Immediately after the shooting, police acting on DiBartolo’s description detained two black men riding in a car near the park. After questioning they were released.

Patty DiBartolo, a 39-year-old mother of five, was hit in the head and died. The deputy suffered a superficial flesh wound, which detectives now say was self-inflicted.

DiBartolo, who is being held in the county jail without bond, has declined requests for interviews since his arrest.

DiBartolo gave a description of the gunman to a police sketch artist and provided details about the man’s appearance to investigators.

The sketch was never made public. Police Chief Terry Mangan withheld the race of the alleged assailant until after the deputy was arrested last week.

Mangan said this week he and his staff thought long and hard about the sketch before deciding not to release it.

“First of all, the artist said it was probably too inconclusive to be of much help in identifying a person. It was too generic,” Mangan said. “We didn’t want to confuse people and bog down the investigation.”

Then there was the race issue.

“It was a concern that we talked about,” the chief said. “This is a sketch of an African-American male.
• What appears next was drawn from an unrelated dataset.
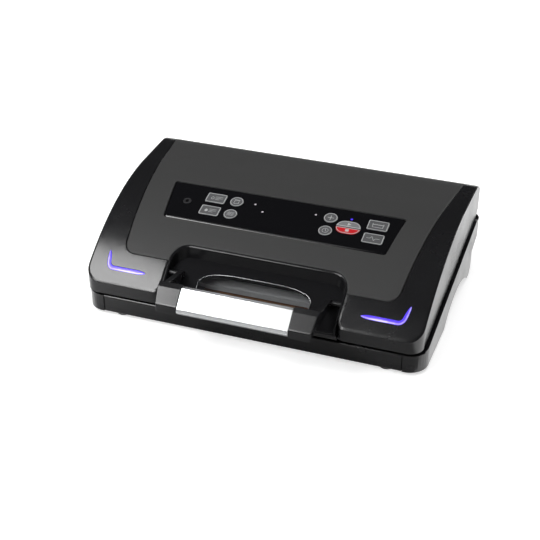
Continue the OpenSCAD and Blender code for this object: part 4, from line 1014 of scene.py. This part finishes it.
def rect_plan(x, v):
    return lambda g: rounded_box(KEY_W + 2 * g, KEY_H + 2 * g, max(KEY_R + g, 0.4), x,
                                 v + ROW_SHIFT)


def round_plan(x, v):
    return lambda g: circle(ROUND_R + g, x, v + ROW_SHIFT, 48)


def half_oval(half):
    """The upper or lower half of the oval pair."""
    def plan(g):
        r, low = OVAL_R + g, OVAL_SPLIT - g
        turn = math.degrees(math.asin(low / r))
        path = arc(4, 0, r, turn, 90, 14) + arc(-4, 0, r, 90, 180 - turn, 14)
        if half < 0:
            path = [(px, -py) for px, py in reversed(path)]
        return [(OVAL_X + px, ROW_SHIFT + py) for px, py in path]
    return plan


def key(plan, x, v):
    """A key's outline, and the middle that its mark is drawn round."""
    return plan(x, v), (x, v + ROW_SHIFT)


KEYS = {
    "mode_key_1": key(rect_plan, MODE_X, ROW_V), "mode_key_2": key(rect_plan, MODE_X, -ROW_V),
    "side_key_1": key(rect_plan, SIDE_X, ROW_V), "side_key_2": key(rect_plan, SIDE_X, -ROW_V),
    "round_key_1": key(round_plan, -ROUND_X, ROW_V),
    "round_key_2": key(round_plan, -ROUND_X, -ROW_V),
    "round_key_3": key(round_plan, ROUND_X, ROW_V),
    "round_key_4": key(round_plan, ROUND_X, -ROW_V),
    "start_key": (half_oval(1), (OVAL_X, ROW_SHIFT + 5.0)),
    "stop_key": (half_oval(-1), (OVAL_X, ROW_SHIFT - 5.0)),
}
LENSES, LENS_R = [(-34, 13.2), (38.4, 13.2), (-22, 3), (OVAL_X, 15.5)], 1.3
PORT_X, PORT_R = -113, 4.9
print("keys and lenses:", len(KEYS), len(LENSES))


# %% Build the panel
PANEL_T = 3.0
shell = Shell()
LIP = ((1.7, 0), (1.5, 0.03), (0.35, 0.99), (0.12, 1.2), (0, 1.5), (0, PANEL_T))
top, bottom = shell.stack([raised(panel_outline(-d), -drop) for d, drop in LIP])
holes = [lambda g, plan=plan: plan(KEY_GAP + g) for plan, _ in KEYS.values()]
holes += [lambda g: circle(PORT_R + g, PORT_X, 0, 40)]
holes += [lambda g, p=p: circle(LENS_R + g, p[0], p[1], 16) for p in LENSES]
ends = [shell.stack([raised(hole(0.15), 0.0), raised(hole(0.0), -0.15),
                     raised(hole(0.0), -PANEL_T)]) for hole in holes]
shell.fill([top] + [a for a, _ in ends], level(0.0), 40)
shell.fill([bottom] + [b for _, b in ends], level(-PANEL_T), 40)
panel = shell.make("key_panel_plate", PANEL, finish["gloss_black"])
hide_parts("control_panel")
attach(panel, "lid")
print("panel points:", len(panel.data.vertices))


# %% Pictograms
def ribbon(points, width=0.55):
    """A printed stroke along a line of points."""
    line = np.array(points, float)
    along = np.gradient(line, axis=0)
    along /= np.linalg.norm(along, axis=1)[:, None]
    side = np.stack([along[:, 1], -along[:, 0]], axis=1) * width / 2
    return [tuple(p) for p in line + side] + [tuple(p) for p in (line - side)[::-1]]


def polyline(points, width=0.55):
    """Straight strokes between corner points."""
    return [ribbon([a, b], width) for a, b in zip(points, points[1:])]


def drop_mark(x, y, size, solid):
    tip = [(x, y + 1.5 * size)]
    path = tip + arc(x, y, size, 30, -210, 14) + tip
    return path[:-1] if solid else ribbon(path)


def wave(y, span=4.0):
    return ribbon([(t, y + 0.6 * math.sin(t * 2.3)) for t in np.linspace(-span, span, 17)], 0.5)


BARS = [stroke for end_x, v in ((7.5, 2.2), (7.5, 0), (4, -2.2))
        for stroke in polyline([(-1, v), (end_x, v)])]
MARKS = {
    "mode_key_1": [drop_mark(-4.2, -0.6, 1.7, False)] + BARS,
    "mode_key_2": [drop_mark(-4.2, -0.6, 1.9, True)] + BARS,
    "side_key_1": polyline([(-6, 3), (-6, -3.2), (6, -3.2), (6, 3)])
    + polyline([(-7, 1.2), (7, 1.2)], 0.9),
    "side_key_2": polyline([(-7.5, 0), (-3.5, 0), (-1.8, 3), (1.2, -3), (3, 0), (7.5, 0)]),
    "round_key_1": polyline([(-2.6, 1.6), (-2.6, -3.4), (2.6, -3.4), (2.6, 1.6)])
    + polyline([(-3.2, 2.6), (3.2, 2.6)], 1.0),
    "round_key_2": [wave(2.2), wave(0), wave(-2.2)],
    "round_key_3": polyline([(-3.6, 0), (3.6, 0)], 0.8) + polyline([(0, -3.6), (0, 3.6)], 0.8),
    "round_key_4": [ribbon(arc(0, 0, 3.4, 0, 345, 20))] + polyline([(0, 2.4), (0, 0), (1.7, -1.2)]),
    "start_key": [[(-1.8, -2.4), (2.4, 0), (-1.8, 2.4)]],
    "stop_key": [[(-2, -2), (2, -2), (2, 2), (-2, 2)]],
}

# %% Build the keys
PRINT_T, BORDER, KEY_FOOT = 0.03, (0.35, 1.15), -4.2
for name, (plan, middle) in KEYS.items():
    shell = Shell()
    shell.slab([raised(plan(-d), KEY_PROUD - drop) for d, drop in fillet(0.35, 3)]
               + [raised(plan(0), KEY_FOOT)], level(KEY_PROUD), level(KEY_FOOT))
    slot_name = slots[name]
    cap = shell.make(name + "_cap", PANEL, finish[slot_name])
    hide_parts(name)
    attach(cap, name)
    print_shell = Shell()
    out, in_ = BORDER
    low, high = KEY_PROUD - 0.01, KEY_PROUD + PRINT_T
    print_shell.closed([raised(plan(-out), low), raised(plan(-out), high),
                        raised(plan(-in_), high), raised(plan(-in_), low)])
    for mark in MARKS[name]:
        path = [(middle[0] + x, middle[1] + v) for x, v in mark]
        print_shell.slab([raised(path, high), raised(path, low)], level(high), level(low))
    printed = print_shell.make(name + "_print", PANEL, finish["key_line"])
    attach(printed, name)
print("keys:", len(KEYS))

# %% [markdown]
# ## Light strips
# Each strip is a lens in its slot, level with the frame. The value named core, written
# into the mesh, is high along the front edge and low along the rear one, and the finish
# turns it into the change from near white to deep violet.

# %% Build the light strips
def turn_values(values, side):
    """Values in the order of a strip's points, which runs backward on the left."""
    return values if side == "right" else values[::-1]


for side, turn in (("right", lambda p: p), ("left", mirrored)):
    shell = Shell()
    steps = ((-1.5, 0.04, 0.5, 0.25), (-0.95, 0.03, 0.95, 0.15), (-0.4, -0.02, 0.85, 0.1),
             (0.0, -0.3, 0.4, 0.3), (0.0, -2.2, 0.0, 0.0))
    half = len(light_outline()) // 2
    top, bottom = shell.stack(
        [raised(turn(light_outline(g)), under(-z)) for g, z, _, _ in steps],
        [turn_values([front] * half + [rear] * half, side) for _, _, front, rear in steps])
    shell.fill([top], under(-0.04), 5, 0.35)
    shell.fill([bottom], under(2.2), 20)
    strip = shell.make("light_strip_lens_" + side, material=finish["light_violet"])
    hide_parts("light_strip_" + side)
    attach(strip, "lid")
print("strips placed")

# %% [markdown]
# ## Silver bar
# An aluminium extrusion with a broad flat face and chamfers along it. Its corners are
# rounded a little, as a die leaves them.


# %% Round corners of a profile
def soft_profile(corners, r, count=4):
    """A closed profile with each corner replaced by a short arc."""
    made, n = [], len(corners)
    for i, here in enumerate(corners):
        p = np.array(here, float)
        a = np.array(corners[i - 1], float) - p
        b = np.array(corners[(i + 1) % n], float) - p
        a /= np.linalg.norm(a)
        b /= np.linalg.norm(b)
        half = math.acos(max(-1, min(1, float(a @ b)))) / 2
        reach = r / math.tan(half)
        for t in np.linspace(0, 1, count + 1):
            q = (1 - t) ** 2 * (p + a * reach) + 2 * t * (1 - t) * p + t**2 * (p + b * reach)
            made.append(tuple(q))
    return made


# %% Build the bar
BAR_HALF_L, FACE_HALF, BAR_T = 62.0, 15.25, 8.0
LOW_BEVEL, HIGH_BEVEL, BACK_BEVEL = (4.4, 2.0), (3.4, 1.7), (2.6, 1.3)
profile = [(-FACE_HALF, -LOW_BEVEL[1]), (LOW_BEVEL[0] - FACE_HALF, 0),
           (FACE_HALF - HIGH_BEVEL[0], 0), (FACE_HALF, -HIGH_BEVEL[1]),
           (FACE_HALF, BACK_BEVEL[1] - BAR_T),
           (FACE_HALF - BACK_BEVEL[0], -BAR_T), (BACK_BEVEL[0] - FACE_HALF, -BAR_T),
           (-FACE_HALF, BACK_BEVEL[1] - BAR_T)]
soft = soft_profile(profile, 1.3)
shell = Shell()
shell.rod([[(x, v * k, z * k - (1 - k) * BAR_T / 2) for v, z in soft]
           for x, k in ((-BAR_HALF_L, 0.985), (-BAR_HALF_L + 0.3, 1),
                        (BAR_HALF_L - 0.3, 1), (BAR_HALF_L, 0.985))])
silver = shell.make("handle_bar_extrusion", BAR, finish["aluminium"], sharp=25)
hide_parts("handle_bar")
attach(silver, "handle")
print("bar points:", len(silver.data.vertices))

# %% [markdown]
# ## End caps and arms
# Each end of the bar is held in a black moulded cap, cut at a slant on its outer end, and
# an arm runs from the cap to the latch shaft. Both are rings of points along the width:
# the rings shrink a little at the ends, so every edge is soft.


# %% Rings along the width
def shrunk(profile, by):
    """A closed profile moved in by a distance, square to its own line."""
    line = np.array(profile, float)
    along = np.roll(line, -1, axis=0) - np.roll(line, 1, axis=0)
    along /= np.linalg.norm(along, axis=1)[:, None]
    return line + np.stack([-along[:, 1], along[:, 0]], axis=1) * by


def soft_ends(profile, x0, x1, r, slant=lambda v: 0.0):
    """Rings from one end to the other, with rounded ends; the far end may be slanted."""
    ends = fillet(r, 3)
    rings = [[(x0 + drop, v, z) for v, z in shrunk(profile, d)] for d, drop in ends]
    return rings + [[(x1 - drop + slant(v), v, z) for v, z in shrunk(profile, d)]
                    for d, drop in ends[::-1]]


def bar_point(along, out):
    """A place on the bar, along its face and out from it, as depth and height."""
    turn = math.radians(BAR_TILT)
    return (BAR_Y + along * math.cos(turn) - out * math.sin(turn),
            BAR_Z + along * math.sin(turn) + out * math.cos(turn))


# %% Build the caps and arms
CAP_HALF, CAP_END, CAP_SLANT, CAP_BACK, BOSS_R = FACE_HALF + 1.5, 90.0, 4.0, 9.0, 4.0
ARM_IN, ARM_OUT = 82.3, 88.7
cap_profile = soft_profile([(1.4 - CAP_HALF, -CAP_BACK), (CAP_HALF - 1.5, -CAP_BACK),
                            (CAP_HALF, -2.9), (9.8, 0.8), (-8.3, 0.8), (-9.9, 0.62),
                            (-CAP_HALF, -6.4)], 0.9, 5)
arm_profile = (arc(PIVOT_Y, PIVOT_Z, BOSS_R, -90, 90, 12)
               + [bar_point(CAP_HALF - 2, 2 - CAP_BACK), bar_point(0, 3 - CAP_BACK),
                  bar_point(-3, 1 - CAP_BACK)])
for side, name in ((1, "right"), (-1, "left")):
    shell = Shell()
    rings = soft_ends(cap_profile, BAR_HALF_L + 0.1, CAP_END, 0.9,
                      lambda v: CAP_SLANT * (v - CAP_HALF) / (2 * CAP_HALF))
    shell.rod([[(side * x, v, z) for x, v, z in ring] for ring in rings])
    cap = shell.make("handle_cap_" + name, BAR, finish["black_frame"], 50)
    shell = Shell()
    shell.rod([[(side * x, y, z) for x, y, z in ring]
               for ring in soft_ends(arm_profile, ARM_IN, ARM_OUT, 0.6)])
    arm = shell.make("handle_arm_form_" + name, material=finish["black_frame"], sharp=50)
    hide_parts("handle_arm_" + name)
    for piece in (cap, arm):
        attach(piece, "handle")
print("caps and arms made")

# %% [markdown]
# ## Front panel of the base
# A separate plate closes the base between its two corners. Its edges are rounded, which
# leaves a fine dark seam at each end, as on the real moulding.

# %% Build the front panel
UPRIGHT = MM @ Matrix.Rotation(math.radians(90), 4, "X")
SEAM_X, PLATE_LOW, PLATE_HIGH, PLATE_T = 173.0, 4.05, 24.95, 2.5


def plate_outline(inset):
    wide, high = 2 * (SEAM_X - inset), PLATE_HIGH - PLATE_LOW - 2 * inset
    return [(x, z + (PLATE_LOW + PLATE_HIGH) / 2)
            for x, z in rounded_box(wide, high, 0.3, count=2)]


shell = Shell()
PLATE_EDGE = ((1.15, 0), (0.95, 0.03), (0.15, 0.72), (0, 0.95))
shell.rod([[(x, z, -drop) for x, z in plate_outline(d)] for d, drop in PLATE_EDGE]
          + [[(x, z, -PLATE_T) for x, z in plate_outline(0)]])
plate = shell.make("base_front_plate", UPRIGHT, finish["black_frame"])
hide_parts("base_front_panel")
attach(plate, "base")
print("front plate points:", len(plate.data.vertices))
There was the possibility of unfairly focusing negative attention on a minority person, of creating an unnecessary polarization of a racial nature in the community.”

That’s what happened in the Smith and Stuart cases, where authorities immediately announced they were searching for black men in the crimes.

In the fall of 1994, Smith’s account of a black man stealing her car with her two young sons inside made headlines across the nation.

The Union, S.C., woman, who is white, went on national television to plead for her boys’ return. People everywhere expressed shock and outrage.

Investigators rounded up and questioned a half-dozen black men who fit Smith’s description of the carjacker.

Racial tensions in South Carolina and elsewhere began to mount.

Ultimately, Smith confessed to murdering her sons by rolling her car into a lake with them inside it.

That announcement further strained race relations in Union, where both blacks and whites had helped search for the missing boys.

Boston police spent two weeks in 1989 sweeping through black neighborhoods looking for an African-American man Stuart said shot his pregnant wife in the head before shooting him in the stomach.

Investigators even identified an innocent man as a suspect before they began looking at Stuart, who killed himself when he learned he was under suspicion.

Boston’s black community erupted in outrage after the suicide, and race relations in the city still suffer from the handling of the investigation.

In both cases, black leaders around the country asked why people were so willing to believe the incredible, inconsistent tales told by Smith and Stuart. Was it because the alleged assailant was black and the alleged victim white?

“It’s always been too easy, too comfortable in our society to blame a black man,” Watkins said. “There’s never (an) apology, even if they arrest someone else. They just say, ‘Oh well, be glad it wasn’t you.’ That hurts.”

Mangan said local authorities took the Smith and Stuart cases into account as they debated releasing the description given to them by DiBartolo.

The deputy said his attacker was in his late teens to early 20s, wearing a black jacket with the word “Sox” emblazoned on it in white.

In the end, copies of the sketch were passed around to police and sheriff’s deputies only.

“They did a good job on this one,” Watkins said.